The All India Gem and Jewellery Domestic Council (GJC) has sought an immediate reduction in import duty on gold which now stands at 12.5%.
India’s trade deficit narrowed to 2.5% of GDP in 2019 and over the past, Union commerce ministry has also many times suggested to reduce the gold custom duty to save the predominantly hand crafted and labour intensive small and medium businesses. Over 1 crore skilled labour force is engaged in manufacturing of jewellery in the domestic sector have been fighting for survival and many have left the profession due to multiple challenges and headwinds, a release issued by GJC on Thursday said.
As part of their pre-budget recommendations, GJC has sought that all government schemes for MSMEs should be implemented and applicable to the indigenous gem & jewellery sector, which is prominently represented by small and medium scale jewellers. GJC urged the Government to extend the benefit of reduced Income tax rate to even Partnership (Including LLP) or Proprietorship firms. The tax rate for Body Corporate with annual revenue of less than Rs. 250 crore a year was reduced to 25% from 30% in the last Budget. A majority of the players in the gems & jewellery Industry are either partnership (Including LLP) or proprietorship firms.
Mr. Anantha Padmanaban, chairman, GJC, said, “GJC has actively represented various concerns of the Industry to the Govt. We are positive with the Union Budget 2020-21, wherein the Govt should announce immediate reliefs and initiatives to boost the Jewellery sector, which has witnessed slowdown across India post increase in Custom Duty. We have always supported Hallmarking, as it will bring transparency and credibility in the Jewellery industry. However, it is also essential to keep Gems & Jewellery Industry in confidence in all aspects of Hallmarking.
Mr. Shaankar Sen, Vice Chairman, GJC, said, “The high import duty on Gold has increased socio-economic menace in the country in the form of smuggling of alarming proportions and the re-emergence of unorganized/illegal channels for procuring gold. Gold is our basic raw material and GJC is totally committed to help the Government unlock 22,000 tonnes of gold in India households through a Gold Monetization Scheme. GJC is committed to offering its counsel and intelligence to Bankers to ensure that genuine organized jewellers get bank finances and benefits that are applicable to other MSMEs.”
Gold Monetization Scheme (GMS), which was reintroduced by Honourable Prime Minister in 2015, has collected just 11.1 tonnes. The idea was to turn gold holdings into an earning asset by allowing residents to deposit physical gold bars, coins or jewellery into a Gold Savings Account. To ensure the Gold Monetization Scheme is effective implementation and success of GMS, it is imperative to involve Jewellers as well. In 2018, GJC had submitted a detailed roadmap of revised Gold Monetization Scheme (GMS) and hopeful for implementation by the Government, as this will curtail the Gold imports to a large extent.

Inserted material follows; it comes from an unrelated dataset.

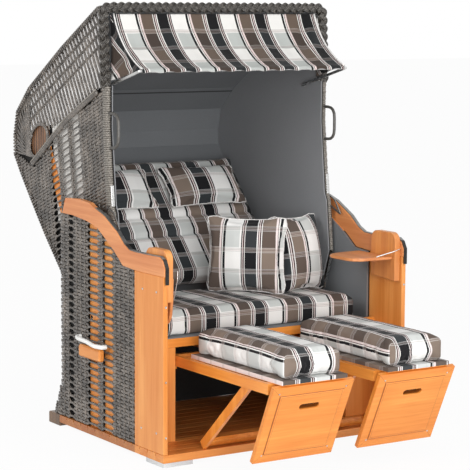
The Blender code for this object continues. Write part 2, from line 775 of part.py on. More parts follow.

GJC also recommended raising PAN card limit from Rs. 2 lakh to Rs. 5 lakh. Every household purchases gold during weddings and is also considered as a ‘Stree Dhan’. Since almost 60% of the Gold Jewellery sales takes place in rural sector, where the income source is majorly from agriculture. In such cases, as the income falls under non taxability, the customers does not possess PAN card. Moreover, we have witnessed substantial increase in gold price over couple of years. Gold is also viewed as a safe, secure and a time-tested investment.
GJC has urged that the facility of EMI should be extended to the Gems & Jewellery industry which in turn shall lead to substantial growth of the business of the industry and therefore propel the growth of the economy. Currently, loans on purchase of jewellery is being treated as Personal Loans, where the rate of interest is very high. EMI should be available for purchase of jewellery and restriction should continue only for bullion and coins. This will help the industry promote Honourable PM’s vision of Digital India.
Most of the people in Rural India prefer Gold as an Investment and have their savings in the form of Gold. In case of Medical / financial emergencies they approach the jeweller to liquidate their savings or investment. But due to provisions contained in Section 40A of the Income tax Act, a jeweller is unable to make payment above Rs. 10,000/- in cash. Keeping in mind the hardships faced by the common man during crisis, GJC urged that the limit of Rs. 10,000/- per day be increased to Rs. 1,00,000/- per day. At present, the monetary limit on revenue expenditure or purchase limit in cash is Rs. 10,000 per day.
GJC requested the Government that in case jewellery sold is reinvested in new jewellery, the exemption from Capital Gain as per Section 54F of the Income Tax Act 1961 should be extended to G&J Industry. This will help the industry to move towards organized and compliant business practices. In case of remaking of new jewellery from old jewellery or old gold, GST is applicable @18% on labour charges. Due to high rate of GST, the customers are reluctant to go for this option. The other option left with customer is to sell the old jewellery and buy new jewellery. However, as there is Capital Gains Tax involved, customers are hesitant for this option.
In order to promote manufacturing in this sector and support ‘Make in India’ initiative of Government of India, jewellery manufacturing machines import duty should be 0%.